• **EXERCISE DESCRIPTION**
Print out every line, exactly as written.

________________

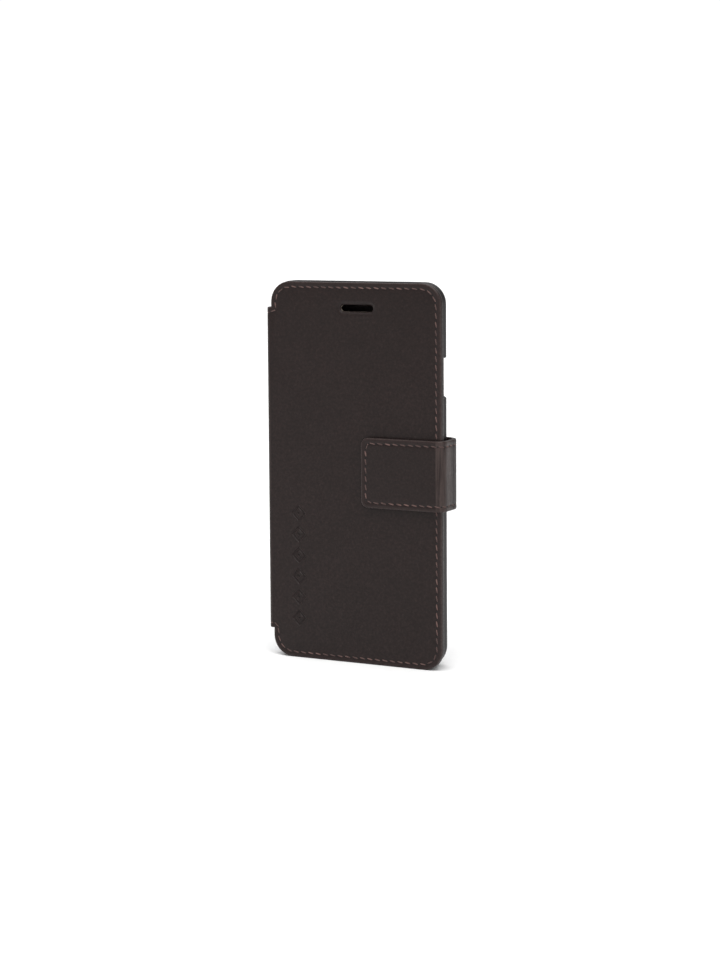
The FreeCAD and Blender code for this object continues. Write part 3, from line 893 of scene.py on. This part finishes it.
class WALLETCASE_OT_strap(bpy.types.Operator):
    """The strap's outer leather, lining and thread, from its tip round to the back"""
    bl_idname = "walletcase.strap"
    bl_label = "Strap"

    def execute(self, context):
        size = sizes()
        wrap = strap_wrap(size)
        tip = wrap.along(TIP_LOW.x)
        end = wrap.along(ANCHOR_LOW.x, to_back=True)
        points = rectangle(tip, end, TIP_LOW.z, TIP_HIGH.z)
        corners = [size.strap_corner] * 4
        outer, seam, _, _ = blank(points, corners, seam_rings(0.42 * MM, size),
                                  STRAP_LAYER, size.seam_inset)
        plain = in_mm((0.0, 0.12), (0.05, 0.05), (0.12, 0.0), (0.5, 0.0))
        lining, _, _, _ = blank(points, corners, plain, STRAP_LAYER - 0.04 * MM)
        bmesh.ops.rotate(lining, verts=lining.verts[:], cent=(0, 0, 0),
                         matrix=Matrix.Rotation(math.pi, 3, "Z"))
        bmesh.ops.translate(lining, verts=lining.verts[:],
                            vec=(tip + end, 2 * STRAP_LAYER, 0))
        folds = wrap.fold_places(2.4 * MM, 0.24 * MM)
        rub_and_sheen = outer.verts.layers.float["rub_and_sheen"]
        cut_across(outer, 0, folds)
        cut_across(outer, 2, steps(TIP_LOW.z, TIP_HIGH.z, 1.3 * MM))
        cut_across(lining, 0, folds[::2])
        groove = outer.verts.layers.float["seam"]
        for vert in outer.verts:
            past = -vert.co.x - wrap.half - wrap.arc
            low = limited(-vert.co.x / (1.2 * MM))
            high = limited((0.3 * MM - past) / (0.3 * MM))
            # the bend's lighter band is partly wear and partly a painted highlight
            vert[rub_and_sheen] = low * high
            # the wrinkles are pressed in and also darkened through the seam layer as painted shade
            if vert.co.y < STRAP_LAYER * 0.7:
                deep = crease(vert.co.x, vert.co.z)
                vert.co.y += deep
                vert[groove] = max(vert[groove], min(1.0, deep / (0.08 * MM)))
        rows = walk(seam, size.stitch_pitch)
        under = [(Vector((-place.x, place.y)), Vector((-way.x, way.y)))
                 for place, way in rows]
        cross_x = wrap.along(TRAY_HIGH.x - 6.0 * MM, to_back=True)
        cross = [Vector((cross_x, TIP_LOW.z + 2 * size.seam_inset)),
                 Vector((cross_x, TIP_HIGH.z - 2 * size.seam_inset))]
        rows = rows + walk(cross, size.stitch_pitch, closed=False)
        flip = facing_back(2 * STRAP_LAYER)
        for keep, bodies, name, nodes, start, stop in self.halves(size):
            half = half_of(outer, keep)
            wrap.lay(half)
            leather_piece = as_object(half, "strap_%s_hide" % name, [hide_leather()])
            half = half_of(lining, keep)
            wrap.lay(half)
            lining_piece = as_object(half, "strap_%s_lining" % name, [lining_leather()])
            thread = thread_mesh([row for row in rows if row[0].x * keep > 0],
                                 size.groove_depth)
            if name == "tip":
                inside = thread_mesh([row for row in under if row[0].x > 0], 0.10 * MM)
                moved(inside, flip)
                joined(thread, inside)
            wrap.lay(thread)
            thread_piece = thread_object(thread, "strap_%s_thread" % name)
            for piece in (leather_piece, lining_piece, thread_piece):
                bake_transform(piece, bodies[0], bodies[1], start, stop)
            for piece, replaced in zip((leather_piece, lining_piece, thread_piece), nodes):
                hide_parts(*replaced)
        outer.free()
        lining.free()
        return {"FINISHED"}

    def halves(self, size):
        """For each half: side kept, bodies, name, replaced nodes, bending's ends."""
        reach = size.strap_round * 0.63
        shift = 0.4 * MM
        back_reach = size.strap_back_round + 0.6 * MM
        right = SIDE_HIGH.x
        middle = (TIP_LOW.z + TIP_HIGH.z) / 2
        front = TIP_LOW.y
        rear = ANCHOR_HIGH.y
        return [(-1, ("strap_side", "strap_tip"), "tip",
                 (["strap_tip_leather"], ["strap_tip_lining"], ["strap_tip_stitches"]),
                 (right - shift, front + reach - shift, middle),
                 (right - reach - shift, front - shift, middle)),
                (1, ("back", "strap_side"), "anchor",
                 (["strap_anchor_leather", "strap_side_leather"],
                  ["strap_anchor_lining", "strap_side_lining"],
                  ["strap_anchor_stitches", "strap_side_stitches"]),
                 (right - back_reach, rear, middle), (right, rear - back_reach, middle))]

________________

• **CORRECT RESULT**
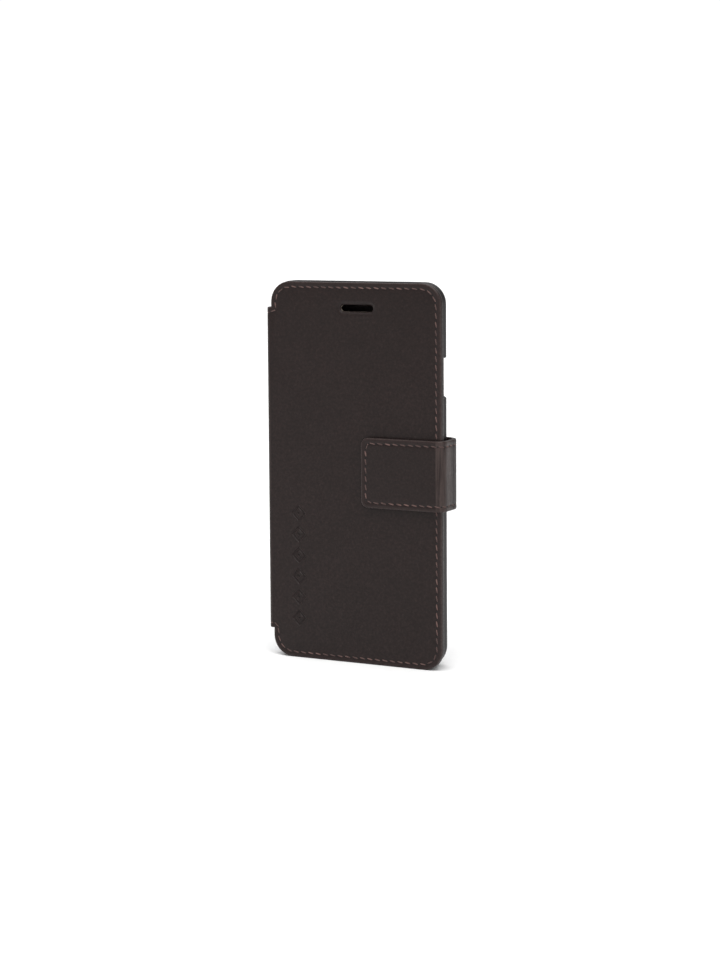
The FreeCAD and Blender code for this object continues. Write part 3, from line 893 of scene.py on. This part finishes it.
class WALLETCASE_OT_strap(bpy.types.Operator):
    """The strap's outer leather, lining and thread, from its tip round to the back"""
    bl_idname = "walletcase.strap"
    bl_label = "Strap"

    def execute(self, context):
        size = sizes()
        wrap = strap_wrap(size)
        tip = wrap.along(TIP_LOW.x)
        end = wrap.along(ANCHOR_LOW.x, to_back=True)
        points = rectangle(tip, end, TIP_LOW.z, TIP_HIGH.z)
        corners = [size.strap_corner] * 4
        outer, seam, _, _ = blank(points, corners, seam_rings(0.42 * MM, size),
                                  STRAP_LAYER, size.seam_inset)
        plain = in_mm((0.0, 0.12), (0.05, 0.05), (0.12, 0.0), (0.5, 0.0))
        lining, _, _, _ = blank(points, corners, plain, STRAP_LAYER - 0.04 * MM)
        bmesh.ops.rotate(lining, verts=lining.verts[:], cent=(0, 0, 0),
                         matrix=Matrix.Rotation(math.pi, 3, "Z"))
        bmesh.ops.translate(lining, verts=lining.verts[:],
                            vec=(tip + end, 2 * STRAP_LAYER, 0))
        folds = wrap.fold_places(2.4 * MM, 0.24 * MM)
        rub_and_sheen = outer.verts.layers.float["rub_and_sheen"]
        cut_across(outer, 0, folds)
        cut_across(outer, 2, steps(TIP_LOW.z, TIP_HIGH.z, 1.3 * MM))
        cut_across(lining, 0, folds[::2])
        groove = outer.verts.layers.float["seam"]
        for vert in outer.verts:
            past = -vert.co.x - wrap.half - wrap.arc
            low = limited(-vert.co.x / (1.2 * MM))
            high = limited((0.3 * MM - past) / (0.3 * MM))
            # the bend's lighter band is partly wear and partly a painted highlight
            vert[rub_and_sheen] = low * high
            # the wrinkles are pressed in and also darkened through the seam layer as painted shade
            if vert.co.y < STRAP_LAYER * 0.7:
                deep = crease(vert.co.x, vert.co.z)
                vert.co.y += deep
                vert[groove] = max(vert[groove], min(1.0, deep / (0.08 * MM)))
        rows = walk(seam, size.stitch_pitch)
        under = [(Vector((-place.x, place.y)), Vector((-way.x, way.y)))
                 for place, way in rows]
        cross_x = wrap.along(TRAY_HIGH.x - 6.0 * MM, to_back=True)
        cross = [Vector((cross_x, TIP_LOW.z + 2 * size.seam_inset)),
                 Vector((cross_x, TIP_HIGH.z - 2 * size.seam_inset))]
        rows = rows + walk(cross, size.stitch_pitch, closed=False)
        flip = facing_back(2 * STRAP_LAYER)
        for keep, bodies, name, nodes, start, stop in self.halves(size):
            half = half_of(outer, keep)
            wrap.lay(half)
            leather_piece = as_object(half, "strap_%s_hide" % name, [hide_leather()])
            half = half_of(lining, keep)
            wrap.lay(half)
            lining_piece = as_object(half, "strap_%s_lining" % name, [lining_leather()])
            thread = thread_mesh([row for row in rows if row[0].x * keep > 0],
                                 size.groove_depth)
            if name == "tip":
                inside = thread_mesh([row for row in under if row[0].x > 0], 0.10 * MM)
                moved(inside, flip)
                joined(thread, inside)
            wrap.lay(thread)
            thread_piece = thread_object(thread, "strap_%s_thread" % name)
            for piece in (leather_piece, lining_piece, thread_piece):
                bake_transform(piece, bodies[0], bodies[1], start, stop)
            for piece, replaced in zip((leather_piece, lining_piece, thread_piece), nodes):
                hide_parts(*replaced)
        outer.free()
        lining.free()
        return {"FINISHED"}

    def halves(self, size):
        """For each half: side kept, bodies, name, replaced nodes, bending's ends."""
        reach = size.strap_round * 0.63
        shift = 0.4 * MM
        back_reach = size.strap_back_round + 0.6 * MM
        right = SIDE_HIGH.x
        middle = (TIP_LOW.z + TIP_HIGH.z) / 2
        front = TIP_LOW.y
        rear = ANCHOR_HIGH.y
        return [(-1, ("strap_side", "strap_tip"), "tip",
                 (["strap_tip_leather"], ["strap_tip_lining"], ["strap_tip_stitches"]),
                 (right - shift, front + reach - shift, middle),
                 (right - reach - shift, front - shift, middle)),
                (1, ("back", "strap_side"), "anchor",
                 (["strap_anchor_leather", "strap_side_leather"],
                  ["strap_anchor_lining", "strap_side_lining"],
                  ["strap_anchor_stitches", "strap_side_stitches"]),
                 (right - back_reach, rear, middle), (right, rear - back_reach, middle))]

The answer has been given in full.